Guarding her purse as well as her reputation, she continued to account for every penny spent, as if she already knew that Amy had no more financial sense than Edwin and was living off capital that could not last forever. The train ticket from Chicago to the camp was $3.91, her board, $9.80 a week.

When she returned to Ogontz in the fall she was elected vice-president of the class and composed its motto, “
Honor is the foundation of courage.” One of five members of the board for the new honors system created by Miss Sutherland that year, Amelia clashed with the headmistress after the latter demanded the board include faculty members. It took courage to defy Miss Sutherland. At least one teacher, Elizabeth Vining, later tutor to the children of Japanese emperor Hirohito, resigned, unable to endure her autocratic ways. Others thought her
cruel and discourteous.
Amelia won that battle and was soon engaged in another when the headmistress attempted to place a number of her favorite students on the board. Amelia maintained that the board was elected by a vote of the school, for which, “
I nearly had my head taken off when I told her the essence of true leadership was to have the girls behind you.”

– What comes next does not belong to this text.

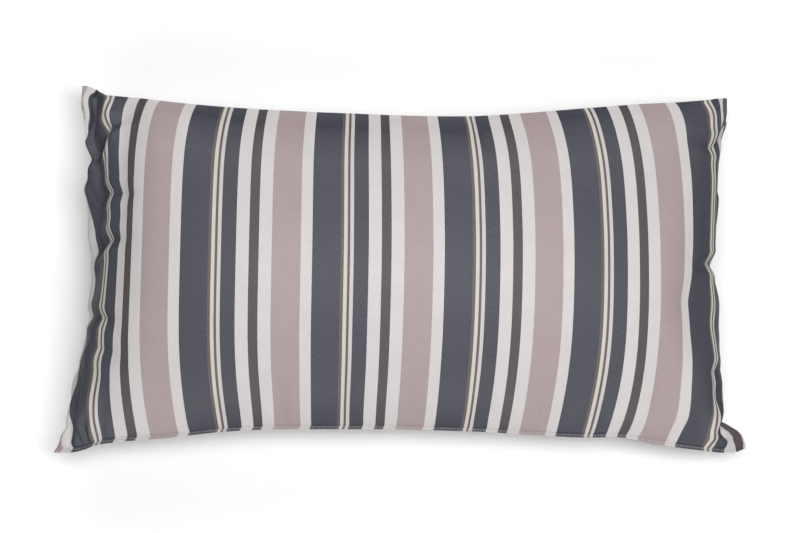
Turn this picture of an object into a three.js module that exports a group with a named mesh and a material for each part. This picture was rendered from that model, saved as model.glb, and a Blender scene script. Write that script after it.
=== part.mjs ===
// Outdoor throw pillow: two panels of striped cloth sewn edge to edge, turned and filled.
// It lies on its back, front panel up. Millimetres, +X along the pillow, +Y towards its
// top edge, +Z up. The origin is on the surface it lies on, under its middle.
import * as THREE from "three";

// The flat cloth of one panel, between its seams
const FLAT_WIDTH = 600;
const FLAT_HEIGHT = 315;

// Filled shape
const CROWN_TOP = 136.5; // what the front panel would reach far from its sides
const END_RUN = 99; // the cloth beside a short side in which the crown rises most
const SIDE_SHOULDER = 140; // how far it takes to rise from a long side, the lip left out
const SIDE_ROUNDNESS = 1.68; // higher is flatter on top
const SIDE_STEEPNESS = 0.86; // lower is steeper beside the seam
const BACK_PRESS = 1.45; // over 1, so that the back panel meets the surface in a flat patch
const SEAM_THICKNESS = 2.4; // two turned-in layers of cloth
const LIP_DEPTH = 5; // the flat edge along the sewn-up bottom side

// Grid of the closed surface
const COLUMNS = 42;
const ROWS = 50;
const EDGE_CROWDING = 0.62; // 0 spaces the grid lines evenly, 1 draws them to the seams

// How the folds are pressed in
const FOLD_START = 2.5; // the folds deepen with the fullness, and faster than it by this much
const LEAST_DEPTH = 0.05; // a shallower press is left out
const NORMAL_STEP = 0.004; // share of a side between the points that give the outward direction

// The seam line, a row for each place where it bends. Along is the length of cloth from the
// side's first corner: left to right on the long sides, bottom to top on the short ones.
const bottomSeam = [
  { along: 0, x: -288, y: -156, z: 46 },
  { along: 14, x: -274, y: -156, z: 49.5 },
  { along: 28, x: -264, y: -154, z: 52 },
  { along: 43, x: -253, y: -150, z: 54.5 },
  { along: 64, x: -234, y: -147, z: 57 },
  { along: 96, x: -200.5, y: -144, z: 59 },
  { along: 147, x: -151, y: -138, z: 61 },
  { along: 251, x: -52, y: -134.5, z: 61 },
  { along: 355, x: 50, y: -135, z: 61 },
  { along: 460, x: 151.5, y: -139, z: 60 },
  { along: 495, x: 184.5, y: -139, z: 59 },
  { along: 514, x: 203.5, y: -143, z: 57.5 },
  { along: 536, x: 225.5, y: -146, z: 56 },
  { along: 565, x: 254, y: -149, z: 53 },
  { along: 578, x: 266, y: -150, z: 49.5 },
  { along: 589, x: 278, y: -149.5, z: 45.5 },
  { along: FLAT_WIDTH, x: 288, y: -146, z: 42 },
];
const topSeam = [
  { along: 0, x: -274.5, y: 151, z: 48 },
  { along: 5, x: -270.5, y: 151, z: 46.5 },
  { along: 14, x: -264.5, y: 149, z: 44 },
  { along: 25, x: -260.5, y: 148, z: 37 },
  { along: 36, x: -257, y: 144, z: 43.5 },
  { along: 46, x: -247.5, y: 142.5, z: 47 },
  { along: 58, x: -235.5, y: 141, z: 50.5 },
  { along: 69, x: -224.5, y: 139.5, z: 54 },
  { along: 83, x: -211, y: 137, z: 58 },
  { along: 100, x: -195, y: 135, z: 60.5 },
  { along: 147, x: -150.5, y: 132, z: 61 },
  { along: 251, x: -49.5, y: 129, z: 61 },
  { along: 355, x: 51, y: 129, z: 61 },
  { along: 460, x: 152, y: 138.5, z: 61 },
  { along: 505, x: 196.5, y: 143.5, z: 59 },
  { along: 540, x: 231.5, y: 146.5, z: 57 },
  { along: 564, x: 256.5, y: 150.5, z: 51 },
  { along: 582, x: 268, y: 154, z: 43.5 },
  { along: FLAT_WIDTH, x: 277.5, y: 156, z: 36 },
];
const leftSeam = [
  { along: 0, x: -288, y: -156, z: 46 },
  { along: 26, x: -275.5, y: -133.5, z: 46.5 },
  { along: 40, x: -274.5, y: -120, z: 46.5 },
  { along: 50, x: -272.5, y: -109.5, z: 46.5 },
  { along: 72, x: -268.5, y: -89.5, z: 47 },
  { along: 90, x: -265.5, y: -72.5, z: 47 },
  { along: 112, x: -260.5, y: -50, z: 47 },
  { along: 152, x: -258.5, y: -10, z: 47 },
  { along: 180, x: -261.5, y: 18, z: 47 },
  { along: 212, x: -263, y: 50.5, z: 47 },
  { along: 232, x: -262, y: 71, z: 47 },
  { along: 248, x: -258.5, y: 87, z: 47 },
  { along: 258, x: -260.5, y: 96, z: 47 },
  { along: 279, x: -268.5, y: 116, z: 49 },
  { along: 301, x: -274.5, y: 136.5, z: 50 },
  { along: FLAT_HEIGHT, x: -274.5, y: 151, z: 48 },
];
const rightSeam = [
  { along: 0, x: 288, y: -146, z: 42 },
  { along: 7, x: 287, y: -141, z: 44 },
  { along: 14, x: 283.5, y: -135, z: 46.5 },
  { along: 21, x: 278, y: -131, z: 48 },
  { along: 28, x: 271.5, y: -128, z: 48.5 },
  { along: 35, x: 265.5, y: -125.5, z: 47.5 },
  { along: 42, x: 260, y: -120.5, z: 46 },
  { along: 50, x: 258, y: -112.5, z: 47 },
  { along: 60, x: 257.5, y: -102, z: 49 },
  { along: 80, x: 258, y: -81.5, z: 52 },
  { along: 110, x: 258, y: -51, z: 55 },
  { along: 155, x: 255, y: -6, z: 55 },
  { along: 170, x: 253, y: 8.5, z: 55 },
  { along: 185, x: 255, y: 23, z: 55 },
  { along: 215, x: 259, y: 53, z: 55 },
  { along: 250, x: 262, y: 89, z: 55 },
  { along: 285, x: 268.5, y: 125, z: 49 },
  { along: 300, x: 273.5, y: 141, z: 42 },
  { along: FLAT_HEIGHT, x: 277.5, y: 156, z: 36 },
];

// The main folds: each is a soft trough that starts at a short side's seam and fades inwards.
// Along is its place on that side, rise how far it climbs towards the top edge by its end.
const folds = [
  { side: "left", along: 24, depth: 2.5, spread: 6, reach: 40, rise: -2 },
  { side: "left", along: 97, depth: 3, spread: 7, reach: 80, rise: -17 },
  { side: "left", along: 117, depth: 3.5, spread: 6, reach: 62, rise: -9 },
  { side: "left", along: 166, depth: 5, spread: 7, reach: 80, rise: 12 },
  { side: "left", along: 216, depth: 4, spread: 7, reach: 84, rise: -6 },
  { side: "left", along: 246, depth: 6, spread: 7, reach: 76, rise: 42 },
  { side: "left", along: 298, depth: 4, spread: 5, reach: 38, rise: 8 },
  { side: "right", along: 42, depth: 6, spread: 6, reach: 40, rise: -36 },
  { side: "right", along: 76, depth: 3, spread: 6, reach: 56, rise: -3 },
  { side: "right", along: 168, depth: 5, spread: 7, reach: 68, rise: -10 },
  { side: "right", along: 290, depth: 5, spread: 7, reach: 70, rise: -22 },
];

// A smooth curve through a side's rows: its point at a length of cloth from the first corner
function seamCurve(rows) {
  const points = rows.map((row) => new THREE.Vector3(row.x, row.y, row.z));
  const slopes = points.map((point, i) => {
    const before = Math.max(i - 1, 0);
    const after = Math.min(i + 1, rows.length - 1);
    const length = rows[after].along - rows[before].along;
    return points[after].clone().sub(points[before]).divideScalar(length);
  });
  return (along) => {
    let i = 0;
    while (i < rows.length - 2 && along > rows[i + 1].along) i += 1;
    const length = rows[i + 1].along - rows[i].along;
    const s = (along - rows[i].along) / length;
    const rise = s * s * (3 - 2 * s);
    return points[i]
      .clone()
      .multiplyScalar(1 - rise)
      .addScaledVector(points[i + 1], rise)
      .addScaledVector(slopes[i], length * s * (1 - s) * (1 - s))
      .addScaledVector(slopes[i + 1], -length * s * s * (1 - s));
  };
}

const bottom = seamCurve(bottomSeam);
const top = seamCurve(topSeam);
const left = seamCurve(leftSeam);
const right = seamCurve(rightSeam);

// The sheet that the seam line would span by itself: s runs along the pillow, t across it
function seamSheet(s, t) {
  const sheet = new THREE.Vector3();
  sheet.addScaledVector(bottom(s * FLAT_WIDTH), 1 - t);
  sheet.addScaledVector(top(s * FLAT_WIDTH), t);
  sheet.addScaledVector(left(t * FLAT_HEIGHT), 1 - s);
  sheet.addScaledVector(right(t * FLAT_HEIGHT), s);
  sheet.addScaledVector(bottom(0), -(1 - s) * (1 - t));
  sheet.addScaledVector(bottom(FLAT_WIDTH), -s * (1 - t));
  sheet.addScaledVector(top(0), -(1 - s) * t);
  sheet.addScaledVector(top(FLAT_WIDTH), -s * t);
  return sheet;
}

// How far the filling has lifted the cloth, 0 at the seams to 1 over the crown
function fullness(s, t) {
  const fromEnd = Math.min(s, 1 - s) * FLAT_WIDTH;
  const fromBottom = Math.max(t * FLAT_HEIGHT - LIP_DEPTH, 0);
  const fromTop = (1 - t) * FLAT_HEIGHT;
  const endLift = Math.sqrt(1 - Math.exp(-fromEnd / END_RUN));
  const sideGap = Math.max(1 - Math.min(fromBottom, fromTop) / SIDE_SHOULDER, 0);
  return endLift * (1 - sideGap ** SIDE_ROUNDNESS) ** SIDE_STEEPNESS;
}

// The depth of the folds at a point of the cloth: full at the seam, none at the fold's reach
function foldDepth(s, t) {
  let depth = 0;
  for (const fold of folds) {
    const inwards = (fold.side === "left" ? s : 1 - s) * FLAT_WIDTH;
    const fade = Math.max(1 - inwards / fold.reach, 0);
    const centre = fold.along + (fold.rise * inwards) / fold.reach;
    const off = (t * FLAT_HEIGHT - centre) / fold.spread;
    depth += fold.depth * fade * fade * (1 + 2 * (1 - fade)) * Math.exp(-off * off);
  }
  return depth;
}

// A panel's point before its folds are pressed in: face is 1 on the front and -1 on the back
function smoothPoint(s, t, face) {
  const point = seamSheet(s, t);
  const lift = fullness(s, t);
  const fromEnd = Math.min(s, 1 - s) * FLAT_WIDTH;
  const fromEdge = Math.min(fromEnd, t * FLAT_HEIGHT, (1 - t) * FLAT_HEIGHT);
  const layer = (SEAM_THICKNESS / 2) * Math.min(fromEdge / SEAM_THICKNESS, 1);
  if (face > 0) {
    point.z += layer + (CROWN_TOP - layer - point.z) * lift;
  } else {
    point.z = Math.max((point.z - layer) * (1 - BACK_PRESS * lift), 0);
  }
  return point;
}

// The outward direction of a panel, from its points a little to each side
function outward(s, t, face) {
  const step = NORMAL_STEP;
  const fromLeft = smoothPoint(Math.max(s - step, 0), t, face);
  const fromBelow = smoothPoint(s, Math.max(t - step, 0), face);
  const alongWidth = smoothPoint(Math.min(s + step, 1), t, face).sub(fromLeft);
  const alongHeight = smoothPoint(s, Math.min(t + step, 1), face).sub(fromBelow);
  return alongWidth.cross(alongHeight).multiplyScalar(face).normalize();
}

function panelPoint(s, t, face) {
  const point = smoothPoint(s, t, face);
  const depth = foldDepth(s, t) * Math.min(fullness(s, t) * FOLD_START, 1);
  if (depth > LEAST_DEPTH && point.z > 0) point.addScaledVector(outward(s, t, face), -depth);
  point.z = Math.max(point.z, 0);
  return point;
}

// Grid lines from 0 to 1, closer together towards both seams
function gridLines(count) {
  const lines = [];
  for (let i = 0; i <= count; i += 1) {
    const even = i / count;
    const crowded = (1 - Math.cos(Math.PI * even)) / 2;
    lines.push(even + (crowded - even) * EDGE_CROWDING);
  }
  return lines;
}

// Front and back panel as one closed surface, with the seam's points shared
function filledCover() {
  const across = gridLines(COLUMNS);
  const up = gridLines(ROWS);
  const positions = [];
  const pointNumber = new Map();
  const numberOf = (i, j, face) => {
    const onSeam = i === 0 || i === COLUMNS || j === 0 || j === ROWS;
    const key = `${i} ${j} ${onSeam ? 0 : face}`;
    if (!pointNumber.has(key)) {
      pointNumber.set(key, positions.length / 3);
      const point = onSeam ? seamSheet(across[i], up[j]) : panelPoint(across[i], up[j], face);
      positions.push(point.x, point.y, point.z);
    }
    return pointNumber.get(key);
  };
  const triangles = [];
  for (const face of [1, -1]) {
    for (let i = 0; i < COLUMNS; i += 1) {
      for (let j = 0; j < ROWS; j += 1) {
        const a = numberOf(i, j, face);
        const b = numberOf(i + 1, j, face);
        const c = numberOf(i + 1, j + 1, face);
        const d = numberOf(i, j + 1, face);
        // Each quarter's diagonals run to its corner, so that no triangle has all its points on the seam
        const rising = (i < COLUMNS / 2) === (j < ROWS / 2);
        const pair = rising ? [a, b, c, a, c, d] : [a, b, d, b, c, d];
        triangles.push(...(face > 0 ? pair : pair.reverse()));
      }
    }
  }
  const geometry = new THREE.BufferGeometry();
  geometry.setAttribute("position", new THREE.Float32BufferAttribute(positions, 3));
  geometry.setIndex(triangles);
  geometry.computeVertexNormals();
  return geometry;
}

const stripedCloth = new THREE.MeshStandardMaterial({ color: 0x9a9293, roughness: 0.85, metalness: 0 });
const cover = new THREE.Mesh(filledCover(), stripedCloth);
cover.name = "filled_cover";

const pillow = new THREE.Group();
pillow.name = "outdoor_throw_pillow";
pillow.add(cover);

export default pillow;
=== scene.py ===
import math
import bpy
import numpy as np
from mathutils import Matrix, Vector


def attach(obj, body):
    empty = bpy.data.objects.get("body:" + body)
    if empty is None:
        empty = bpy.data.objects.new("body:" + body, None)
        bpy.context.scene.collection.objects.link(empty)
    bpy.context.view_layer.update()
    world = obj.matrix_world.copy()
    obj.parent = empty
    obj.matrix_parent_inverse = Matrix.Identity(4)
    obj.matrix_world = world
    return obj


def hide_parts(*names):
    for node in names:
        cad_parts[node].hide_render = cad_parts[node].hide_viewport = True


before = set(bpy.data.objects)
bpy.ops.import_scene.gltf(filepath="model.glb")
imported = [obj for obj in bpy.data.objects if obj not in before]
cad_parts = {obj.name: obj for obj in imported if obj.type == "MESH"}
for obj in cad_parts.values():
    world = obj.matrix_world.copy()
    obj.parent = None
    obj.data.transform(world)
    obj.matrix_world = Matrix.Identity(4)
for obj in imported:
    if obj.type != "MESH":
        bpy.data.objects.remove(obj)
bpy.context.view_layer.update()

# Filled cover
# Two panels of striped outdoor cloth, sewn face to face, turned and filled with loose
# polyester fibre. Three sides are turned seams. The bottom side, where the filling went in,
# is closed by one row of edge stitching, which leaves a flat lip.
FLAT_WIDTH = 0.600  # one panel between its seams
FLAT_HEIGHT = 0.315
LIP_DEPTH = 0.005
STITCH_ROW = 0.0028  # the edge stitching, up from the bottom edge
STITCH_PINCH = 0.5  # how much thinner the lip is where the thread pulls it together
CLOTH_HALF = 0.0009  # half of the layers that are sewn together in a seam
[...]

The true leader also crossed swords with a number of her classmates who objected to Miss Sutherland’s banishing of sororities. When the sororities continued to meet secretly, Amelia protested. She was willing to fight Miss Sutherland’s rules openly but refused to cheat. Although the matter proved to be a tempest in a teapot, Amelia was momentarily out of favor, feeling she had “lost all my friends or a good many for jumping on them so—as very few people understand what I mean when I go at length into the subtleties of moral codes.” Very few people ever would.